### [PROBLEM DESCRIPTION]
The material below holds a span beginning at the line with "bowl_body();" and ending at the line with "socket of a". Quote that span exactly, both ends included, and only that span.

### [SUPPLIED MATERIAL]
-----

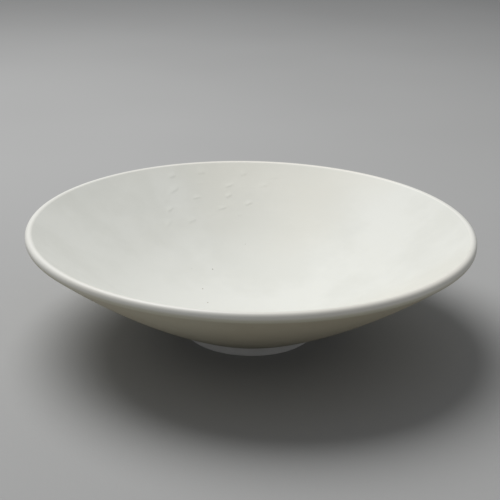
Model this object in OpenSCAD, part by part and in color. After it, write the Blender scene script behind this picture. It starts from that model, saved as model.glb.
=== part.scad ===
// Evaporating dish: a wide, shallow bowl of glazed white clay on a low foot ring.
// Every piece is turned about the Z axis, and the dish stands on z = 0.
// A section is drawn in the X-Z half plane as X, Y and then revolved.

/* [Dish] */
// Diameter over the rim
dish_d = 200; // [170:1:280]
// Height from the table to the top of the rim
dish_h = 52; // [44:0.5:72]
// Radius of the long arc that bows the wall outwards
wall_bow_r = 315; // [220:5:600]
// Thickness of clay that the long inner arc keeps from the outer arc at the foot
wall_t = 5; // [3.5:0.1:6.5]
// Thickness of clay at the middle of the floor
floor_t = 5; // [3.5:0.1:8]

/* [Lip] */
// Thickness of the rolled lip
lip_d = 3.8; // [2.8:0.1:5]
// Height of the upright band round the outside of the lip
lip_band = 0.7; // [0.2:0.1:2]

/* [Foot] */
// Outer diameter of the foot ring where it meets the table
foot_d = 60; // [44:1:80]
// Height of the turned base above the table
foot_h = 4; // [3:0.1:7]
// Width of the foot ring's clay
foot_w = 5; // [3.5:0.1:8]
// Amount that each side of the foot ring leans in towards its top
foot_draft = 0.5; // [0:0.1:1]
// Size of the bevel that is sponged on the foot ring's lower edges
foot_edge = 0.6; // [0.2:0.1:1.2]
// Overhang of the wall past the top of the foot ring
foot_step = 0.6; // [0.3:0.1:2]
// Thickness of the slip that fixes the foot ring to the base
slip_t = 0.4; // [0.2:0.1:0.8]
// Radius of the slip fillet inside the foot ring
slip_fillet_r = 1; // [0.5:0.1:1.5]

/* [Glaze] */
// Thickness of every coat of glaze
glaze_t = 0.35; // [0.2:0.05:0.6]
// Height of bare clay left between the foot ring and the outer glaze
glaze_line = 0.5; // [0.3:0.1:2]
// Gap of bare clay between the slip fillet and the glaze in the recess
recess_gap = 0.5; // [0.2:0.1:2]

/* [Runs and specks] */
// Rows of raised runs in the inner glaze
run_rows = 5; // [1:1:6]
// Runs in each row
run_count = 4; // [1:1:5]
// Distance of the outermost row in from the rim
run_inset = 9; // [8:1:14]
// Distance from one row to the next
run_pitch = 5.5; // [5:0.5:7]
// Direction of the first run, from the X axis
run_start_a = 80; // [0:1:359]
// Angle between the runs in a row
run_step_a = 11; // [10:1:20]
// Share of that angle that each row is moved along by from the one outside it
run_shift = 0.25; // [0:0.05:0.5]
// Length of the longest run
run_l = 8; // [4:0.5:8.5]
// Width of a run
run_w = 2.2; // [1:0.1:2.4]
// Height of a run above the glaze
run_h = 0.25; // [0.15:0.05:0.4]
// Diameter of the largest speck
speck_d = 1.4; // [0.8:0.1:2]
// Number of specks
speck_count = 5; // [1:1:7]
// Distance of the outermost speck from the middle
speck_out = 53; // [40:1:70]
// Distance of each further speck from the middle, as a share of the one before
speck_share = 0.72; // [0.68:0.02:0.9]
// Direction of the outermost speck, from the X axis
speck_start_a = 93; // [0:1:359]
// Angle from one speck to the next
speck_step_a = 26; // [20:1:120]

/* [Hidden] */
$fn = 256;

clay = [0.93, 0.91, 0.87];
biscuit = [0.80, 0.80, 0.78];
slip = [0.76, 0.75, 0.72];
white_glaze = [0.94, 0.94, 0.91];
ivory_glaze = [0.92, 0.89, 0.82];
rim_glaze = [0.95, 0.95, 0.93];
speck_brown = [0.45, 0.38, 0.30];

lip_r = lip_d / 2;
// The lip's section is two circles, one lip_band above the other.
lip_top = [dish_d / 2 - lip_r, dish_h - lip_r];
lip_low = lip_top - [0, lip_band];

foot_out_r = foot_d / 2;
foot_in_r = foot_out_r - foot_w;
foot_top_out_r = foot_out_r - foot_draft;
foot_top_in_r = foot_in_r + foot_draft;
// The glazed wall starts over the outer top edge of the foot ring.
wall_foot = [foot_top_out_r + foot_step, foot_h];

// Point at distance ra from a and rb from b, on the left of the way from a to b.
function meet(a, ra, b, rb) =
    let (gap = norm(b - a), way = (b - a) / gap, along = (gap^2 + ra^2 - rb^2) / (2 * gap))
    a + along * way + sqrt(ra^2 - along^2) * [-way[1], way[0]];

// The outer arc starts over the foot and runs into the lower lip circle without a corner.
wall_c = meet(wall_foot, wall_bow_r, lip_low, wall_bow_r - lip_r);
// The long inner arc keeps its distance at the foot and runs into the upper lip circle.
side_r = wall_bow_r - wall_t;
side_c = meet(wall_foot, wall_bow_r, lip_top, side_r + lip_r);
// The floor is part of a sphere on the axis that the long inner arc runs into.
floor_z = foot_h + floor_t + glaze_t;
floor_drop = side_c[1] - floor_z;
floor_r = (side_r^2 - side_c[0]^2 - floor_drop^2) / (2 * (side_r - floor_drop));
floor_c = [0, floor_z + floor_r];
// The floor meets the side on the line through both centres.
bend_way = (floor_c - side_c) / norm(floor_c - side_c);
bend = floor_c + floor_r * bend_way;
lip_out_way = (lip_low - wall_c) / norm(lip_low - wall_c);
lip_in_way = (side_c - lip_top) / norm(side_c - lip_top);

// Lines that cut a section run this far past what they cut.
past = 8;
sky = floor_c[1] + dish_h;
wide = dish_d;

// Height of the glazed inside at a distance from the axis, and how steeply it rises there.
function inside_z(r) = r < bend[0] ? floor_c[1] - sqrt(floor_r^2 - r^2)
                                   : side_c[1] - sqrt(side_r^2 - (r - side_c[0])^2);
function inside_a(r) = r < bend[0] ? asin(r / floor_r) : asin((r - side_c[0]) / side_r);

// A fraction from 0 to 1 that jumps about as i counts up.
function scatter(i) = i * 0.618 - floor(i * 0.618);

module spun() {
    rotate_extrude() children();
}

// The hollow of the dish, grown by the depth that a layer reaches under the glazed surface.
module hollow(grow = 0) {
    deep = floor_c + 2 * floor_r * bend_way;
    difference() {
        intersection() {
            translate(side_c) circle(side_r + grow);
            translate([0, deep[1]]) square([wide, sky - deep[1]]);
        }
        difference() {
            polygon([floor_c, deep, [-past, deep[1]], [-past, floor_c[1]]]);
            translate(floor_c) circle(floor_r + grow);
        }
    }
}

// Everything under the lip, from the outer arc inwards.
module solid_wall(inset = 0) {
    intersection() {
        translate(wall_c) circle(wall_bow_r - inset);
        polygon([
            [0, foot_h],
            [wide, foot_h],
            lip_low + (lip_r + past) * lip_out_way,
            lip_low,
            lip_top,
            lip_top + (lip_r + past) * lip_in_way,
            [0, lip_top[1] + (lip_r + past) * lip_in_way[1]]
        ]);
    }
}

module lip_section(inset = 0) {
    translate(lip_top) circle(lip_r - inset);
    translate(lip_low) circle(lip_r - inset);
    translate(lip_low - [lip_r - inset, 0]) square([2 * (lip_r - inset), lip_band]);
}

// The part of a section that lies past the two lines across the lip.
module lip_side() {
    inner = lip_top + (lip_r + past) * lip_in_way;
    outer = lip_low + (lip_r + past) * lip_out_way;
    polygon([lip_low, outer, [2 * wide, outer[1]], [2 * wide, 2 * sky], [inner[0], 2 * sky], inner, lip_top]);
}

// Stands its children on the glazed inside, with Z straight out of the glaze.
module on_inside(r, a) {
    rotate([0, 0, a]) translate([r, 0, inside_z(r)]) rotate([0, -inside_a(r), 0]) children();
}

// Section of a run: a low ridge with a back half as wide as its flat underside.
module run_section() {
    back_w = run_w / 2;
    polygon([[-run_w / 2, 0], [run_w / 2, 0], [back_w / 2, run_h], [-back_w / 2, run_h]]);
}

module bowl_body() {
    color(clay) spun() {
        difference() {
            solid_wall(glaze_t);
            hollow(glaze_t);
        }
        lip_section(glaze_t);
    }
}

module foot_section() {
    polygon([
        [foot_top_in_r, foot_h - slip_t],
        [foot_top_out_r, foot_h - slip_t],
        [foot_out_r, foot_edge],
        [foot_out_r - foot_edge, 0],
        [foot_in_r + foot_edge, 0],
        [foot_in_r, foot_edge]
    ]);
}

module foot_ring() {
    color(biscuit) spun() foot_section();
}

// A thin layer on top of the foot ring, and a fillet in the corner inside it.
module luting_slip() {
    fillet_foot = [foot_top_in_r - slip_fillet_r, foot_h - slip_fillet_r];
    color(slip) spun() difference() {
        union() {
            translate([fillet_foot[0], foot_h - slip_t]) square([foot_top_out_r - fillet_foot[0], slip_t]);
            translate(fillet_foot) square(slip_fillet_r);
        }
        translate(fillet_foot) circle(slip_fillet_r);
        foot_section();
    }
}

module inner_glaze() {
    color(white_glaze) spun() difference() {
        hollow(glaze_t);
        hollow();
        lip_side();
    }
}

module outer_glaze() {
    color(ivory_glaze) spun() difference() {
        intersection() {
            solid_wall();
            translate([0, foot_h + glaze_line]) square([wide, dish_h]);
        }
        translate(wall_c) circle(wall_bow_r - glaze_t);
    }
}

module lip_glaze() {
    color(rim_glaze) spun() intersection() {
        difference() {
            lip_section();
            lip_section(glaze_t);
        }
        lip_side();
    }
}

module recess_glaze() {
    glaze_r = foot_top_in_r - slip_fillet_r - recess_gap;
    color(white_glaze) translate([0, 0, foot_h - glaze_t]) cylinder(h = glaze_t, r = glaze_r);
}

// Row by row down from the rim, each row moved along a little. A run lies along the level line of the
// bowl, so its underside keeps to the glaze.
module glaze_runs() {
    color(rim_glaze) for (row = [0 : run_rows - 1], i = [0 : run_count - 1]) {
        jump = scatter(row * run_count + i);
        r = dish_d / 2 - run_inset - row * run_pitch + jump;
        turn = run_l * (1 - 0.5 * jump) / r * 180 / PI;
        rotate([0, 0, run_start_a + (i + run_shift * (row + jump)) * run_step_a])
            rotate_extrude(angle = turn) translate([r, inside_z(r)]) rotate(inside_a(r)) run_section();
    }
}

module kiln_specks() {
    color(speck_brown) for (i = [0 : speck_count - 1])
        on_inside(speck_out * speck_share^i, speck_start_a + i * speck_step_a)
            spun() intersection() {
                circle(speck_d * (0.3 + 0.2 * scatter(3 * i)));
                square(speck_d);
            }
}

bowl_body();
foot_ring();
luting_slip();
inner_glaze();
outer_glaze();
lip_glaze();
recess_glaze();
glaze_runs();
kiln_specks();
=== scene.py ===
import math
import random

import bmesh
import bpy
from mathutils import Matrix, Vector, noise


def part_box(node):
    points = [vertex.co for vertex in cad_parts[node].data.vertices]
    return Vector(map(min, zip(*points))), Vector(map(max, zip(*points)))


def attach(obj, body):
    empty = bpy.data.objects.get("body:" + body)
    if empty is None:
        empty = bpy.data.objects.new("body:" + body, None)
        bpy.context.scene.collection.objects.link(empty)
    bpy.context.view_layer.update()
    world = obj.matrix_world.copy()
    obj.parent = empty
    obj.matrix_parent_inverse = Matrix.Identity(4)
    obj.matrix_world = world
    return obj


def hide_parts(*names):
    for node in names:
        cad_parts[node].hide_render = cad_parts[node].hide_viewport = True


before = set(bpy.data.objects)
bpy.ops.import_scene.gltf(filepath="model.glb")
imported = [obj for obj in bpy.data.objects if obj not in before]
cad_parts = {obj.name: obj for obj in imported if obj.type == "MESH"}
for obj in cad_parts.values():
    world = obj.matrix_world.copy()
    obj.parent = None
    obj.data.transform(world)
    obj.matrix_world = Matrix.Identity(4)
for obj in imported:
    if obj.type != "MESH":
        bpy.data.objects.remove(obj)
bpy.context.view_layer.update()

# ---------------------------------------------------------------------------
# Clay body. White porcelain clay, thrown and turned to one section: a floor that is part of a ball, a long
# bowed wall and a rolled lip. It is fired hard and matt, and shows only as a bare line above the foot ring.


class Value:
    """A socket of a material's nodes. Sums on it add Math nodes."""

    def __init__(self, tree, socket):
        self.tree = tree
        self.socket = socket

    def node(self, kind, settings=None, inputs=None, output=0):
        """Adds a node: its settings first, then the values or links of its sockets."""
        made = self.tree.nodes.new(kind)
        for key, value in (settings or {}).items():
            setattr(made, key, value)
        for key, value in (inputs or {}).items():
            if isinstance(value, Value):
                self.tree.links.new(value.socket, made.inputs[key])
            else:
                made.inputs[key].default_value = value
        return Value(self.tree, made.outputs[output])

    def maths(self, operation, a, b):
        return self.node("ShaderNodeMath", {"operation": operation}, {0: a, 1: b})

    def __add__(self, other):
        return self.maths("ADD", self, other)

    __radd__ = __add__

    def __sub__(self, other):
        return self.maths("SUBTRACT", self, other)

    def __rsub__(self, other):
        return self.maths("SUBTRACT", other, self)

    def __mul__(self, other):
        return self.maths("MULTIPLY", self, other)

    __rmul__ = __mul__

    def __pow__(self, other):
        return self.maths("POWER", self, other)

    def between(self, low, high):
        """0 below low, 1 above high, and a soft step from one to the other."""
        settings = {"interpolation_type": "SMOOTHSTEP"}
        return self.node("ShaderNodeMapRange", settings, {"Value": self, "From Min": low, "From Max": high})

    def noise(self, scale, detail=2.0, rough=0.5):
        return self.node("ShaderNodeTexNoise", None,
                         {"Vector": self, "Scale": scale, "Detail": detail, "Roughness": rough})

    def stretched(self, x, y, z):
        return self.node("ShaderNodeMapping", None, {"Vector": self, "Scale": (x, y, z)})

    def shade(self, first, second):
        """A colour that goes from first to second as this goes from 0 to 1."""
        ends = [end if isinstance(end, Value) else (*end, 1.0) for end in (first, second)]
        return self.node("ShaderNodeMix", {"data_type": "RGBA"}, {0: self, 6: ends[0], 7: ends[1]}, 2)


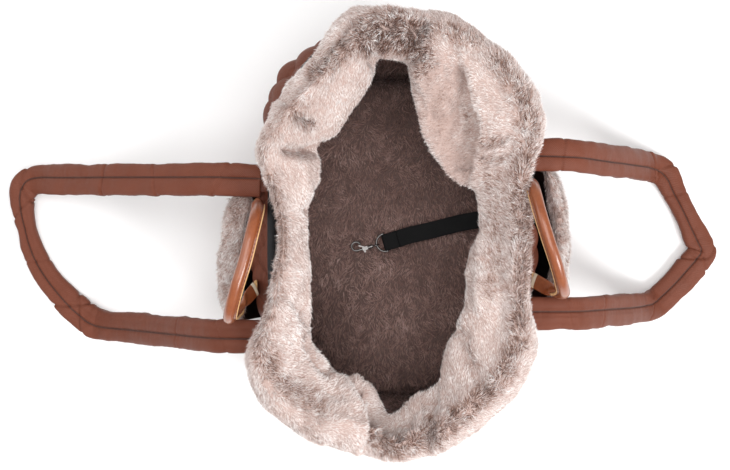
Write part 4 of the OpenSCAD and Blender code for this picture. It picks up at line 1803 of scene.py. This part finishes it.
LEFT_GRIP = (
    (-151, 30, 212), (-149, 32, 232), (-146, 30, 262), (-146, 20, 288), (-150, 0, 300), (-157, -28, 302),
    (-166, -56, 298), (-173, -80, 283), (-175, -88, 260), (-167, -78, 235), (-151, -58, 212),
)
RIGHT_GRIP = (
    (151, 45, 212), (147, 52, 232), (145, 54, 258), (145, 46, 284), (149, 24, 299), (157, -4, 303),
    (166, -30, 298), (174, -52, 282), (178, -62, 257), (168, -59, 232), (151, -49, 212),
)


def main() -> None:
    """Builds the scene piece by piece."""
    logging.basicConfig(level=logging.INFO, format="%(message)s")
    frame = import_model()
    Studio().build()
    log.info("studio: camera, lamps, floor")
    for node in ("d_ring", "hook_eye", "hook_body", "hook_gate", "gate_pin", "gate_spring"):
        repaint(frame["nodes"][node], NICKEL)
    repaint(frame["nodes"]["base_board"], BOARD)
    builders = (
        Tether(),
        QuiltedShell(),
        Collar(),
        FurLining(),
        Cushion(),
        Pocket(Side.LEFT, -0.023, 0.074, lip=13.0, skew=0.22),
        Pocket(Side.RIGHT, 0.0, 0.075),
        LongHandle(
            Side.LEFT,
            LEFT_ROUTE,
            (Crease(0.05, 0.5, 1.8, 1.2), Crease(0.155, -0.15, 1.2, 1.2), Crease(0.25, 0.15, 2.2, 1.3),
             Crease(0.425, 0.9, 3.0, 1.6), Crease(0.45, -0.7, 2.4, 1.5), Crease(0.53, 0.3, 1.4, 1.4),
             Crease(0.61, 0.9, 3.2, 1.6), Crease(0.625, -0.9, 2.8, 1.6), Crease(0.86, 0.1, 1.6, 1.2),
             Crease(0.95, -0.4, 1.4, 1.2)),
            (59, -111),
            ((0.475, 0.36, 0.04), (0.55, 0.20, 0.05)),
        ),
        LongHandle(
            Side.RIGHT,
            RIGHT_ROUTE,
            (Crease(0.05, 0.1, 1.4, 1.2), Crease(0.345, -0.7, 3.0, 1.5), Crease(0.365, 0.8, 2.6, 1.5),
             Crease(0.42, 0.2, 1.2, 1.4), Crease(0.525, 0.8, 3.2, 1.6), Crease(0.535, -0.8, 3.0, 1.6),
             Crease(0.655, 0.9, 3.0, 1.6), Crease(0.87, 0.2, 1.8, 1.2), Crease(0.94, -0.2, 1.4, 1.2)),
            (89, -86),
            ((0.445, 0.26, 0.055),),
        ),
        LeatherHandle(Side.LEFT, LEFT_GRIP, (30, -58), 0.1),
        LeatherHandle(Side.RIGHT, RIGHT_GRIP, (45, -49), 0.6),
    )
    for builder in builders:
        log.info("%s: %s", type(builder).__name__, ", ".join(o.name for o in builder.build()))
    log.info("piping: %s", QuiltedShell().add_piping().name)


def repaint(node: bpy.types.Object, finish: Finish) -> None:
    """Gives a CAD node its finish.

    Args:
        node: The CAD object.
        finish: Its finish.
    """
    node.data.materials.clear()
    node.data.materials.append(finish.material())


if __name__ == "__main__":
    main()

-----

### [ANSWER TO THE EXERCISE]
bowl_body();
foot_ring();
luting_slip();
inner_glaze();
outer_glaze();
lip_glaze();
recess_glaze();
glaze_runs();
kiln_specks();
=== scene.py ===
import math
import random

import bmesh
import bpy
from mathutils import Matrix, Vector, noise


def part_box(node):
    points = [vertex.co for vertex in cad_parts[node].data.vertices]
    return Vector(map(min, zip(*points))), Vector(map(max, zip(*points)))


def attach(obj, body):
    empty = bpy.data.objects.get("body:" + body)
    if empty is None:
        empty = bpy.data.objects.new("body:" + body, None)
        bpy.context.scene.collection.objects.link(empty)
    bpy.context.view_layer.update()
    world = obj.matrix_world.copy()
    obj.parent = empty
    obj.matrix_parent_inverse = Matrix.Identity(4)
    obj.matrix_world = world
    return obj


def hide_parts(*names):
    for node in names:
        cad_parts[node].hide_render = cad_parts[node].hide_viewport = True


before = set(bpy.data.objects)
bpy.ops.import_scene.gltf(filepath="model.glb")
imported = [obj for obj in bpy.data.objects if obj not in before]
cad_parts = {obj.name: obj for obj in imported if obj.type == "MESH"}
for obj in cad_parts.values():
    world = obj.matrix_world.copy()
    obj.parent = None
    obj.data.transform(world)
    obj.matrix_world = Matrix.Identity(4)
for obj in imported:
    if obj.type != "MESH":
        bpy.data.objects.remove(obj)
bpy.context.view_layer.update()

# ---------------------------------------------------------------------------
# Clay body. White porcelain clay, thrown and turned to one section: a floor that is part of a ball, a long
# bowed wall and a rolled lip. It is fired hard and matt, and shows only as a bare line above the foot ring.


class Value:
    """A socket of a material's nodes. Sums on it add Math nodes."""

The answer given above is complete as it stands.